Прот.Л.Большаков: Где и у кого мы могли бы найти объяснение, в связи с этим, почему нас особенным образом радует Литургия преждеосвященных даров. Как без нее обойтись? И как хорошо, что ее можно служить вечером. Это становится дорого людям, которые уже это поняли и почувствовали, они приходят, и опять эта потрясающая тишина. Один из признаков истинности события – это то, что оно выдерживает глубокую длительную тишину. Когда собралось много людей, и все в этом сосредоточены, все участвуют в этом, как одна душа, и совершенная тишина. Черная завеса закрыта, сейчас она откроется и вынесут чашу с Преждеосвященными Дарами. О, какой дар! Конечно, это высшая точка жизни. Отец Александр был этому исключительно сильный свидетель. Только в православном переживании возможно это – Великий пост, как заря Пасхи.
Прот.А.Степанов: Я бы хотел закончить наш разговор об отце Александре Шмемане свидетельством его сына, который был у нас не так давно. Я спросил его: «Почему не осталось какой-то богословской школы, учеников, которые бы в книгах что-то развили в этом смысле?» И он сказал абсолютно точную и верную вещь, что отец Александр никогда не был кабинетным академическим богословом. Он был, прежде всего, пастырем. И его пастырские плоды видны в сегодняшней Американской Церкви.
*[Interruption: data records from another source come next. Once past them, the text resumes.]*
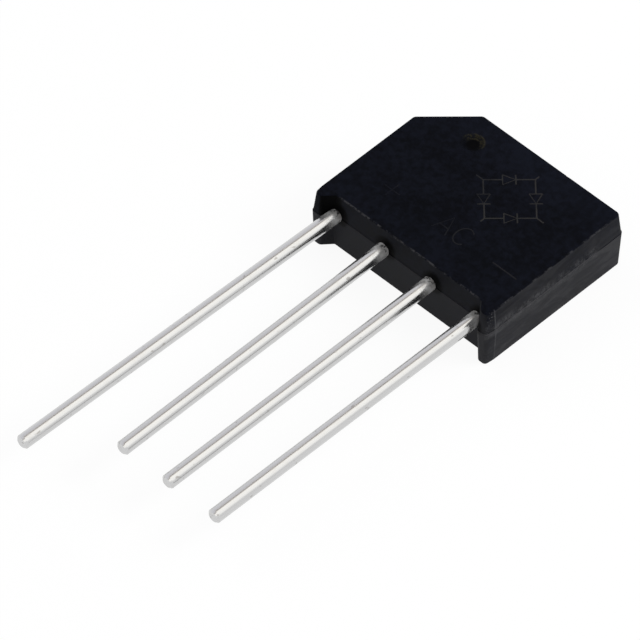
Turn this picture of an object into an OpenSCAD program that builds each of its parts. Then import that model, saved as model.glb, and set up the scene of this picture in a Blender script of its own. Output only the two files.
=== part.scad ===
// Single in-line bridge rectifier: a moulded epoxy body with four round leads, and inside it four diode dice
// soldered between the flattened lead ends and three copper jumpers.
// The part lies on its back face. The origin is the middle of that face, +Z points out of the marking face,
// +X runs from the plus lead to the minus lead, and the leads leave along -Y.

/* [Body] */
// Width across the body, at the parting line
body_w = 19.15; // [18.6:0.05:21]
// Height from the feet to the top edge, at the parting line
body_h = 15.6; // [15.2:0.05:18]
// Thickness from the back face to the marking face
body_t = 5.7; // [5.3:0.05:7]
// Height of the parting line and of the lead axes above the back face
parting_z = 3.6; // [3.2:0.05:4]
// Legs of the slanted corner beside the plus lead
chamfer = 4; // [2:0.1:4.4]
// Rounding of the upright corners
corner_r = 0.4; // [0.2:0.05:1]
// Rounding of the edges round the two faces
edge_r = 0.12; // [0.05:0.01:0.15]
// Draft of the front half, in degrees
front_draft = 5; // [2:0.5:7]
// Draft of the back half, in degrees
back_draft = 2; // [1:0.5:4]
// Ledge at the parting line, where the front half is the smaller
parting_step = 0.04; // [0.01:0.01:0.1]

/* [Feet] */
// Height of the feet below the floor that the leads leave from
foot_h = 0.9; // [0.6:0.05:1.6]
// Width of each foot at that floor
foot_root_w = 1.82; // [1.6:0.02:2]
// Width of each foot at its tip
foot_tip_w = 0.9; // [0.8:0.02:1.1]
// Lean of each foot's outer side
foot_lean = 0.12; // [0.05:0.01:0.3]
// Height of the crease where that lean starts, above the floor
crease_h = 0.15; // [0.05:0.05:1]
// Rounding of the tip towards the leads
tip_in_r = 0.25; // [0.1:0.01:0.3]
// Rounding of the tip's outer corner
tip_out_r = 0.15; // [0.1:0.01:0.2]
// Rounding where the foot meets the floor
foot_root_r = 0.2; // [0.1:0.05:0.4]

/* [Mould marks] */
// Diameter of the pin mark in the marking face
pin_mark_d = 1.8; // [1:0.1:3]
// Depth of that pin mark
pin_mark_h = 0.22; // [0.1:0.01:0.4]
// Pin mark's place left of the middle
pin_mark_x = 4.1; // [3.5:0.1:5]
// Pin mark's distance below the top edge
pin_mark_drop = 2.9; // [2.5:0.1:5]
// Diameter of the two ejector marks in the back face
ejector_d = 2; // [1:0.1:3]
// Depth of the ejector marks
ejector_h = 0.06; // [0.02:0.01:0.2]
// Distance between the ejector marks
ejector_gap = 11; // [8:0.5:13]
// Width of the scar where the gate was broken off, on the top edge
gate_w = 2.4; // [1:0.1:4]
// Depth of that scar
gate_cut = 0.06; // [0.02:0.01:0.15]
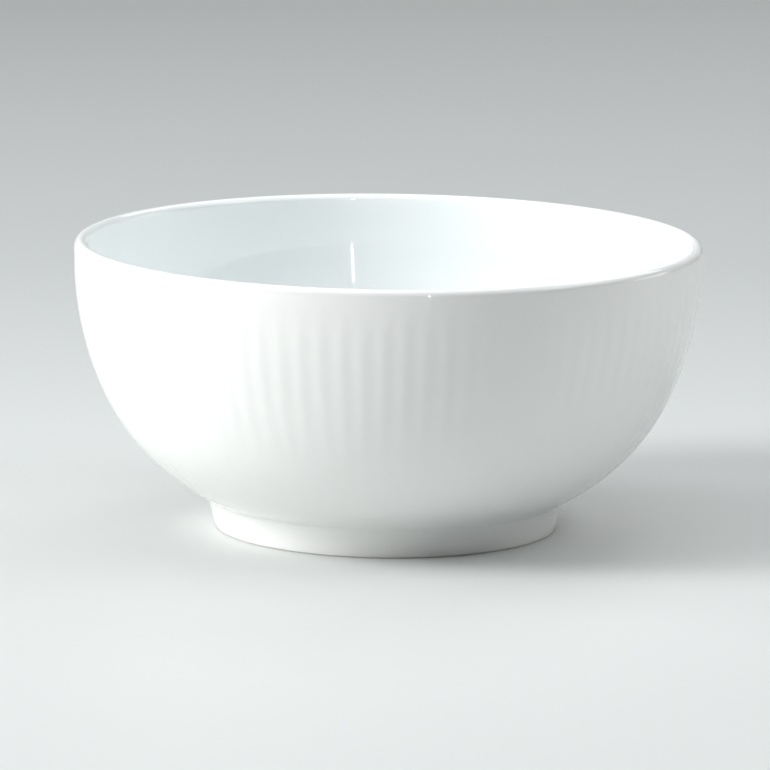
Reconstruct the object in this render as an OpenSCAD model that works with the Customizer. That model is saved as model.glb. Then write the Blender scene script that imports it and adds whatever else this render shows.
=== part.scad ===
// Porcelain serving bowl: a round, steep-sided bowl on a low foot ring, with a clear glaze over
// everything but the edge that it stands on. Millimetres, +Z up. The origin is the middle of the
// standing edge. The wall is the plain one that the bowl's shallow flutes are pressed into: they
// are under two tenths of a millimetre deep, and belong to the finish and not to these solids.

/* [Bowl] */
// Outside diameter at the rim
rim_d = 210; // [205:0.5:220]
// Height from the standing edge to the top of the lip
bowl_h = 96.9; // [96:0.1:99]
// Thickness of the finished wall at the lip, glaze included
wall_t = 4.3; // [3.8:0.1:4.8]

/* [Wall curve] */
// Height at which the outside of the wall stands vertical
widest_z = 90.9; // [89:0.1:92]
// Radius of the upper arc of the wall's section
upper_r = 107.2; // [104:0.1:112]
// Angle that the upper arc turns through, down from the vertical
upper_sweep = 24.7; // [23:0.1:26]
// Radius of the lower arc, which runs on from the upper one
lower_r = 75.1; // [73:0.1:77]

/* [Inside] */
// Radius of the inside wall's arc, which is plumb where the outside is and thickens the wall below
inner_r = 94; // [92:0.5:98]
// Angle that this arc turns through
inner_sweep = 29; // [28:0.5:30]
// Height of the inside of the floor at its middle
floor_z = 11; // [10.5:0.1:12]
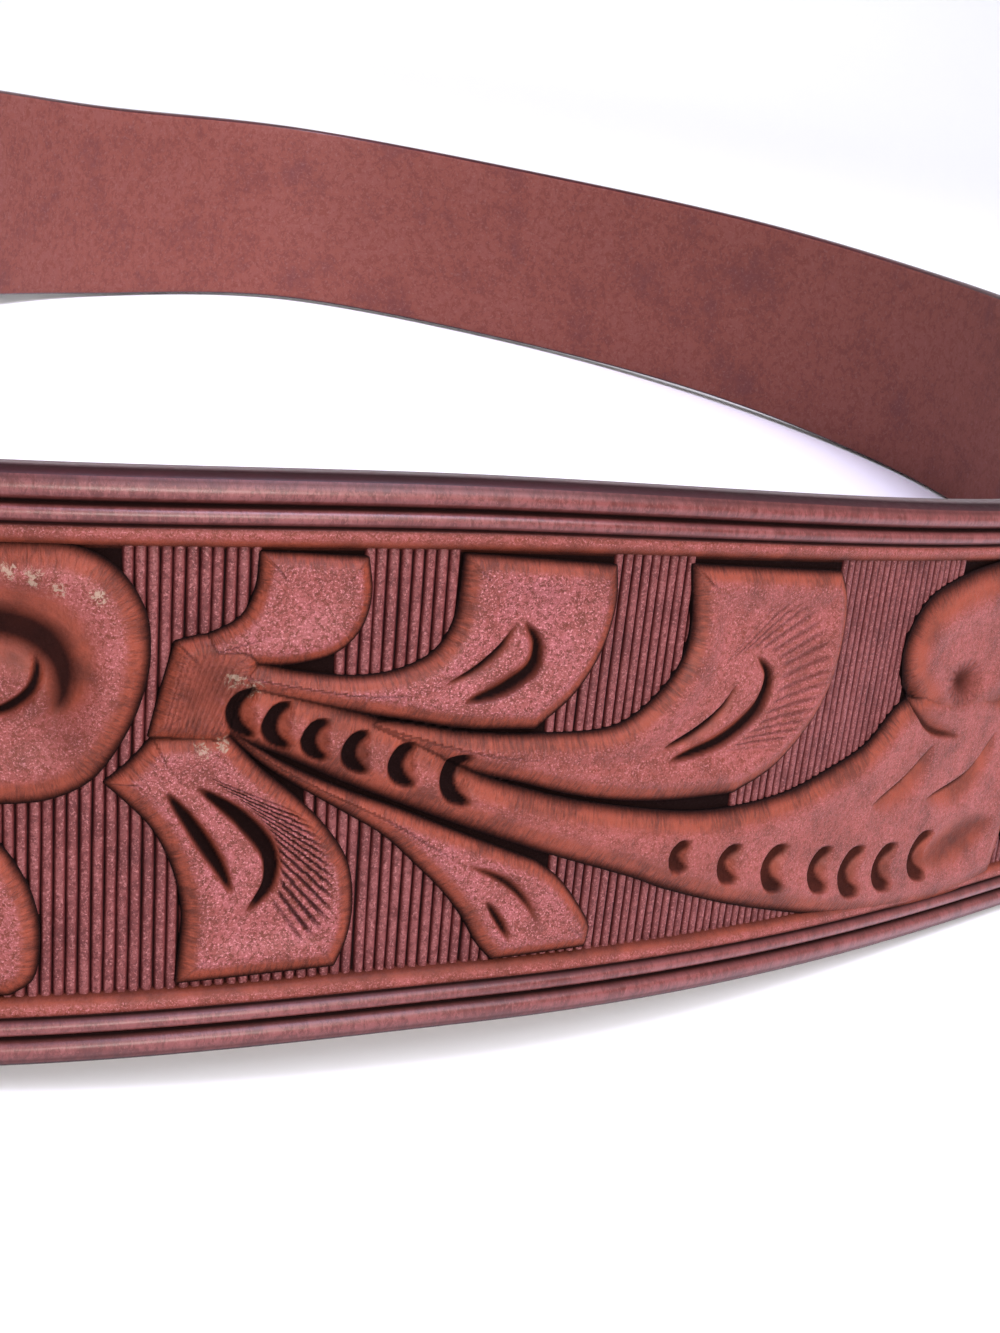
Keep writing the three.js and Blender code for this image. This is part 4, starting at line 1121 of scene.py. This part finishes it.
def steel(name, base, roughness, scratch_mm):
    """Satin steel: a fine linished grain that spreads highlights, with cloudy patches from handling."""
    material = bpy.data.materials.new(name)
    material.use_nodes = True
    tree = material.node_tree
    tree.nodes.clear()
    cloud_mm = 6
    scratch_depth_mm = 0.01
    place = node(tree, "ShaderNodeTexCoord").outputs["Object"]
    pulled = node(tree, "ShaderNodeVectorMath", {0: place, 1: (1, 1, 9)},
                  operation="MULTIPLY").outputs["Vector"]
    lines = node(tree, "ShaderNodeTexNoise", {
        "Vector": pulled, "Scale": 1 / (scratch_mm * mm), "Detail": 4, "Roughness": 0.7}).outputs["Fac"]
    clouds = node(tree, "ShaderNodeTexNoise",
                  {"Vector": place, "Scale": 1 / (cloud_mm * mm), "Detail": 3}).outputs["Fac"]
    cloudy = node(tree, "ShaderNodeMapRange",
                  {"Value": clouds, "From Min": 0.35, "From Max": 0.65}).outputs["Result"]
    tone = node(tree, "ShaderNodeMix", {"Factor": cloudy, "A": base, "B": "#A8A49C"},
                data_type="RGBA").outputs["Result"]
    gloss = node(tree, "ShaderNodeMapRange", {
        "Value": lines, "From Min": 0.3, "From Max": 0.7, "To Min": roughness - 0.06,
        "To Max": roughness + 0.1})
    bump = node(tree, "ShaderNodeBump", {
        "Height": lines, "Strength": 1.0, "Distance": scratch_depth_mm * mm})
    shader = node(tree, "ShaderNodeBsdfPrincipled", {
        "Base Color": tone, "Roughness": gloss.outputs["Result"], "Normal": bump.outputs["Normal"],
        "Metallic": 1.0})
    node(tree, "ShaderNodeOutputMaterial", {"Surface": shader.outputs["BSDF"]})
    return material


# The cast frame is ground on a fine belt and lightly polished: soft highlights, drawn out up the buckle. The
# scratches are 0.35 mm wide where real ones are 0.05, as coarse as they must be to show.
satin_steel = steel("linished_satin_steel", "#C4C0B8", 0.27, 0.35)


def set_rigid(mesh):
    """Sets a flat mesh straight in the strap's axes at the heel bar."""
    flat = coordinates(mesh)
    keep_numbers(mesh, "flat", flat)
    axes_there = np.stack([along[0], loop_path[0, 3:6], loop_path[0, 6:9]])
    placed = (loop_path[0, 0:3] + flat @ axes_there) * mm + np.array(shift)
    mesh.vertices.foreach_set("co", placed.ravel())
    mesh.update()


def joined(meshes):
    work = bmesh.new()
    for mesh in meshes:
        work.from_mesh(mesh)
    mesh = bpy.data.meshes.new("joined")
    work.to_mesh(mesh)
    work.free()
    return mesh


def turned(profile, centre, axis, side, sides=40):
    """A round solid from rows of radius and place along an axis."""
    other = np.cross(axis, side)
    angles = np.linspace(0, 2 * math.pi, sides, endpoint=False)
    spokes = np.outer(np.cos(angles), side) + np.outer(np.sin(angles), other)
    return swept([np.array(centre) + spokes * radius + np.array(axis) * place for radius, place in profile],
                 closed=False)


outer_depth = float(tail_lift(-frame_length)) + half_thickness + clearance + frame_thickness / 2
tilt = math.atan2(outer_depth - bar_depth, frame_length)
frame_low = -frame_gap - frame_arm / 2
frame_high = strap_width + frame_gap + frame_arm / 2
frame_end = frame_length / math.cos(tilt)
bend_radius = frame_corner - frame_arm / 2
track = [((x, frame_low), (0, -1)) for x in np.linspace(0, frame_end - bend_radius, 6)[:-1]]
for middle_y, first in ((frame_low + bend_radius, -90), (frame_high - bend_radius, 0)):
    for k in range(11):
        angle = math.radians(first + 9 * k)
        way = (math.cos(angle), math.sin(angle))
        track.append(((frame_end - bend_radius + bend_radius * way[0], middle_y + bend_radius * way[1]), way))
track += [((x, frame_high), (0, 1)) for x in np.linspace(frame_end - bend_radius, 0, 6)[1:]]
section_places, _ = rounded_loop(-frame_arm / 2, frame_arm / 2, -frame_thickness / 2, frame_thickness / 2,
                                 frame_edge, 5)
frame_rings = []
for (x, y), way in track:
    px = x + way[0] * section_places[:, 0]
    py = y + way[1] * section_places[:, 0]
    pz = section_places[:, 1]
    lifted = bar_depth + px * math.sin(tilt) + pz * math.cos(tilt)
    frame_rings.append(np.column_stack([-px * math.cos(tilt) + pz * math.sin(tilt), py, lifted]))
buckle_frame = swept(frame_rings, closed=False)
up = (0, 1, 0)
bar_profile = [(1.7, frame_low - 1.2), (heel_radius, frame_low - 0.9), (heel_radius, frame_high + 0.9),
               (1.7, frame_high + 1.2)]
heel_bar = turned(bar_profile, (0, 0, bar_depth), up, (1, 0, 0))
boss_rows = [(1.9, -1.8), (2.3, -1.5), (2.3, 1.5), (1.9, 1.8)]
bosses = [turned(boss_rows, (0, y, bar_depth), up, (1, 0, 0)) for y in (frame_low, frame_high)]

tail_face = float(tail_lift(hole_offset)) + half_thickness
rest_depth = outer_depth + frame_thickness / 2 + prong_diameter / 4
prong_rows = [
    (0, bar_depth), (hole_offset * 0.62, bar_depth + 0.75 * (half_thickness - bar_depth)),
    (hole_offset * 0.94, tail_face - half_thickness),
    (hole_offset * 1.12, tail_face + prong_diameter * 0.2),
    (hole_offset * 1.9, max(rest_depth, tail_face + prong_diameter / 2 + clearance)),
    (-frame_length * 0.65, rest_depth), (-frame_length - frame_arm / 2, rest_depth),
]
prong_line = smooth_run(prong_rows, 0.8)
prong_ways = unit(np.gradient(prong_line, axis=0))
prong_shares = np.linspace(0, 1, len(prong_line))
prong_sizes = prong_diameter / 2 * (1 - 0.18 * prong_shares) * np.where(prong_shares > 0.98, 0.6, 1)
turn_angles = np.linspace(0, 2 * math.pi, 20, endpoint=False)
prong_rings = [
    np.column_stack([
        place[0] - way[1] * size * np.cos(turn_angles), strap_width / 2 + size * np.sin(turn_angles),
        place[1] + way[0] * size * np.cos(turn_angles),
    ])
    for place, way, size in zip(prong_line, prong_ways, prong_sizes)
]
prong = swept(prong_rings, closed=False)
eye_angles = np.linspace(0, 2 * math.pi, 28, endpoint=False)
eye_rings = [
    np.column_stack([
        math.cos(a) * (3.0 + 0.9 * np.cos(turn_angles)), strap_width / 2 + 1.4 * np.sin(turn_angles),
        bar_depth + math.sin(a) * (3.0 + 0.9 * np.cos(turn_angles)),
    ])
    for a in eye_angles
]
prong_eye = swept(eye_rings, closed=True)
buckle = add_piece("buckle_steelwork", joined([buckle_frame, heel_bar, *bosses, prong, prong_eye]))
buckle.data.materials.append(satin_steel)
set_rigid(buckle.data)
buckle.data.shade_smooth()
buckle.data.set_sharp_from_angle(angle=math.radians(50))
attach(buckle, "root")
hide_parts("buckle")

# The two rivets that close the fold: turned steel with low domed heads, hammered flat against the leather.
rivet_head = 9
rivet_head_thickness = 0.7
outer_face = half_thickness + clearance
inner_face = fold_back - clearance
# Each head as shares of its radius and thickness, from its middle out and under
dome_rows = [(0.02, 1.0), (0.35, 0.98), (0.65, 0.88), (0.85, 0.66), (0.96, 0.36), (1.0, 0.1), (0.97, 0.0)]
# Turned heads keep finer scratches and a duller shine than the buckle.
rivet_steel = steel("turned_rivet_steel", "#BDB8AE", 0.33, 0.25)
for number, s in enumerate(rivet_places):
    top_side = [(rivet_head / 2 * r, outer_face + rivet_head_thickness * h) for r, h in dome_rows]
    low_side = [(rivet_head / 2 * r, inner_face - rivet_head_thickness * h) for r, h in reversed(dome_rows)]
    profile = [*top_side, (rivet_shaft / 2, outer_face), (rivet_shaft / 2, inner_face), *low_side]
    rivet = add_piece(f"rivet_head_{number + 1}",
                      turned(profile, (s, strap_width / 2, 0), (0, 0, 1), (1, 0, 0)))
    rivet.data.materials.append(rivet_steel)
    set_round_loop(rivet.data, shift)
    rivet.data.shade_smooth()
    rivet.data.set_sharp_from_angle(angle=math.radians(50))
    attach(rivet, "root")
    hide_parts(f"rivet_{number + 1}")

# The floor: a pale studio sweep that curves up into a backdrop all round.
floor_profile = [(0.0, 0.0), (3.0, 0.0), (4.0, 0.1), (4.8, 0.4), (5.4, 1.0), (5.6, 2.0), (5.6, 4.0)]
turns = 64
floor_points = [(0.0, 0.0, 0.0)]
for radius, height in floor_profile[1:]:
    for k in range(turns):
        angle = 2 * math.pi * k / turns
        floor_points.append((radius * math.cos(angle), radius * math.sin(angle), height))
floor_faces = [(0, 1 + k, 1 + (k + 1) % turns) for k in range(turns)]
for ring in range(len(floor_profile) - 2):
    for k in range(turns):
        a = 1 + ring * turns + k
        b = 1 + ring * turns + (k + 1) % turns
        floor_faces.append((a, a + turns, b + turns, b))
floor = add_piece("floor", new_mesh("floor", floor_points, floor_faces))
floor.data.shade_smooth()
# Matt backdrop paper, rolled out: an even near-white without gloss
paper = bpy.data.materials.new("studio_paper")
paper.use_nodes = True
paper.node_tree.nodes["Principled BSDF"].inputs["Base Color"].default_value = linear("#F6F6F6")
paper.node_tree.nodes["Principled BSDF"].inputs["Roughness"].default_value = 0.9
floor.data.materials.append(paper)

# Soft studio light: a cool overhead one, a warmer one from the front right, and a broad dim sky.
world = bpy.data.worlds.new("studio")
bpy.context.scene.world = world
world.use_nodes = True
world.node_tree.nodes["Background"].inputs["Color"].default_value = linear("#FFFFFF")
world.node_tree.nodes["Background"].inputs["Strength"].default_value = 0.25


def soft_box(name, place, target, size, power, colour):
    light = bpy.data.lights.new(name, "AREA")
    light.shape = "DISK"
    light.size = size
    light.energy = power
    light.color = linear(colour)[:3]
    lamp = bpy.data.objects.new(name, light)
    bpy.context.scene.collection.objects.link(lamp)
    lamp.location = place
    lamp.rotation_euler = (Vector(target) - Vector(place)).to_track_quat("-Z", "Y").to_euler()


soft_box("overhead", (0.25, -0.25, 0.9), (0, -0.1, 0), 0.5, 8, "#DCD4FF")
soft_box("right_front", (0.5, -1.05, 0.4), (0.03, -0.14, 0.02), 0.5, 9.5, "#FFF8F4")
sky = bpy.data.lights.new("sky", "SUN")
sky.angle = math.radians(45)
sky.energy = 2.8
sky.color = linear("#F6F6FF")[:3]
sky_lamp = bpy.data.objects.new("sky", sky)
bpy.context.scene.collection.objects.link(sky_lamp)
sky_lamp.rotation_euler = Vector((-0.7, 0.45, -1)).to_track_quat("-Z", "Y").to_euler()
bpy.context.scene.view_settings.view_transform = "Standard"

# The camera stands in front of the carved stretch, at the photograph's place and angle.
pitch = math.radians(19.84)
roll = math.radians(-10.59)
camera_place = Vector((25.15, -258.32, 68.03)) * mm
right = Vector((1, 0, 0))
down = Vector((0, -math.sin(pitch), -math.cos(pitch)))
ahead = Vector((0, math.cos(pitch), -math.sin(pitch)))
image_right = math.cos(roll) * right + math.sin(roll) * down
image_down = -math.sin(roll) * right + math.cos(roll) * down
camera_data = bpy.data.cameras.new("camera")
camera_data.lens = 48.4
camera_data.sensor_width = 36
camera_data.shift_x = -0.018
camera_data.shift_y = 0.0146
camera_data.clip_start = 0.01
camera_data.clip_end = 20
camera = bpy.data.objects.new("camera", camera_data)
bpy.context.scene.collection.objects.link(camera)
axes = Matrix((image_right, -image_down, -ahead)).transposed()
camera.matrix_world = Matrix.Translation(camera_place) @ axes.to_4x4()
bpy.context.scene.camera = camera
Мы мало знаем о современной жизни Православной Церкви в Америке, но если бы поинтересовались, то узнали, что она переживает удивительный подъем. Приходит огромное количество американцев, не русских эмигрантов, как это происходит в Европе, например, в Германии, где приходят в приходы главным образом Зарубежной Церкви, которая является таким заповедником «русскости» за границей. Американская Церковь уже давно перешла на английский язык, и на сегодняшний день это действительно Церковь американцев, не имеющих никаких русских корней, но пришедших именно в Православие. Открывается очень много новых приходов, во главе этих приходов, как правило, стоят бывшие ученики отца Александра Шмемана. Поэтому слова Христа: «По плодам узнаете их» в Америке видны совершенно удивительно.
Прот.Л.Большаков: Все-таки не только в Америке. Наша радость о Церкви, рожденная в 1970-х и 80-х годах, так поддержана им, и тоже может быть отнесена к числу таких плодов.
Прот.А.Степанов: Спасибо, отец Лев. Сегодня наша программа была посвящена отцу Александру Шмеману, его творчеству, его наследию, его влиянию на современную жизнь Православной Церкви. Моим собеседником был настоятель церкви Успения Божией Матери в г. Кондопога Карельской и Петрозаводской епархии, протоиерей Лев Большаков. Спасибо отец Лев, что пришли к нам в студию. На этом наша программа закончена, ее вел протоиерей Александр Степанов, всего вам доброго!